If the satire of Muhammad is even more offensive to Muslims than would be the case the Mexican example, their response is even more intolerable because it arises not simply from one provocation or a few inflammatory incidents, as might be the case in comparable controversies, but from a fundamental rejection of the idea that it is permissible in a free society for non-Muslims to satirically depict someone whom they do not regard as a prophet and may, in fact, regard as something closer to a war criminal. The shoving of alien values down somebody’s throat usually causes resentment in the people on the receiving end, and if we recognise our own way of life in that of the Europeans at all it seems to me that we ought to resent it as well.

Via Lawrence Auster.

If the Europeans yield to these demands for censorship or self-censorship, a terrible precedent will have been set that all but guarantees the collapse in Europe of any protected speech remotely critical of Islam or Muslim immigrants. It would in all likelihood strengthen the marginalisation and criminalisation of most anti-immigration parties in Europe, thus helping to undermine European resolve to resist Muslim immigration and preserve Europe’s identity, and that’s just for starters.

But doesn’t this controversy jeopardise “winning the hearts and minds” of Muslims? I suppose it would, if such a victory were possible on a large scale in the first place. Supposing it were possible–winning their hearts and minds for what purpose?
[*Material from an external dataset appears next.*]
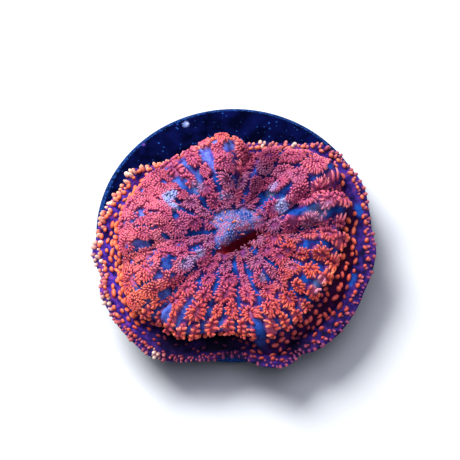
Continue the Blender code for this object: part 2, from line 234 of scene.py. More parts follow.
@dataclass(frozen=True)
class PolypForm:
    """The polyp's shape: its upper skin over arc length from the mouth and angle, and its underside.

    Values round the polyp are evenly spaced from +X towards +Y, and heights are above the disc.
    """

    mouth: tuple[float, float] = (0.0, -3.0)
    disc_top: float = 5.0
    centre_height: float = 5.0
    margin_reach: tuple[float, ...] = (
        19.0, 19.1, 19.6, 19.3, 16.9, 15.2, 15.1, 15.2, 15.1, 16.2, 17.6, 18.2,
        18.8, 18.9, 19.5, 19.8, 19.4, 17.7, 16.4, 18.3, 18.9, 19.2, 19.1, 19.2)
    crown_share: tuple[float, ...] = (
        0.80, 0.85, 0.83, 0.86, 0.88, 0.82, 0.81, 0.84, 0.82, 0.83, 0.80, 0.74)
    crown_height: tuple[float, ...] = (5.9, 6.4, 6.9, 7.7, 7.8, 7.1, 6.6, 6.3, 5.7, 5.3, 5.1, 5.3)
    brim_height: tuple[float, ...] = (2.3, 2.7, 2.6, 1.8, 1.8, 2.5, 2.5, 2.0, 1.5, 1.1, 1.2, 1.6)
    wall_tuck: tuple[float, ...] = (
        -1.1, -0.6, -0.3, -0.1, 0.0, 0.3, 0.4, 0.3, 0.2, -0.2, -0.6, -0.7,
        -0.8, -0.7, -0.6, -0.2, 1.2, 2.3, 1.9, -1.4, -0.9, -1.6, -1.9, -1.6)
    brim_start: float = 0.15
    ring_arcs: tuple[float, ...] = (0.0, 2.6, 5.2, 7.9, 10.6, 12.9, 14.7, 16.7, 18.2, 19.9, 21.5)
    crown_ring_reach: tuple[float, ...] = (0.0, 0.17, 0.35, 0.54, 0.74)
    crown_ring_rise: tuple[float, ...] = (0.0, 0.1, 0.4, 0.8, 1.0)
    shoulder_reach: float = 0.92
    drops: tuple[float, float, float] = (0.16, 0.5, 0.83)
    brim_ring_width: tuple[float, float] = (0.25, 0.62)
    brim_curl: float = 0.2
    fold_push: float = 0.45
    # How far the folds wander in radians, over what arc, and how much that differs round the polyp
    fold_wander: float = 0.10
    wander_arc: float = 2.9
    wander_bend: float = 2.5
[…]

To assist in antiterrorism? Most of the North African (heard of many Algerian and Moroccan demonstrations against the cartoons–no, and this is likely because those governments are really our allies and are keeping discontent under wraps), Near and Middle Eastern governments either will or will not assist us in antiterrorist campaigns as it suits their own interests in combating Islamism, regardless of what their staged mobs or Islamist critics feel about it. The only cases where popular feeling on this matter would necessarily affect our strategic interests are mostly in those Islamic countries where Mr. Bush has already foolishly encouraged democratisation and where the man in the street has some say in what government policy will be. As for Turkey and Pakistan, we have these countries as allies largely because the governments in power today are directed to maintain the alliance with us by the military–the Turkish people would have long since severed the alliance with us, if it had been up to them, and that would have been the case even before the U.S. invaded Iraq.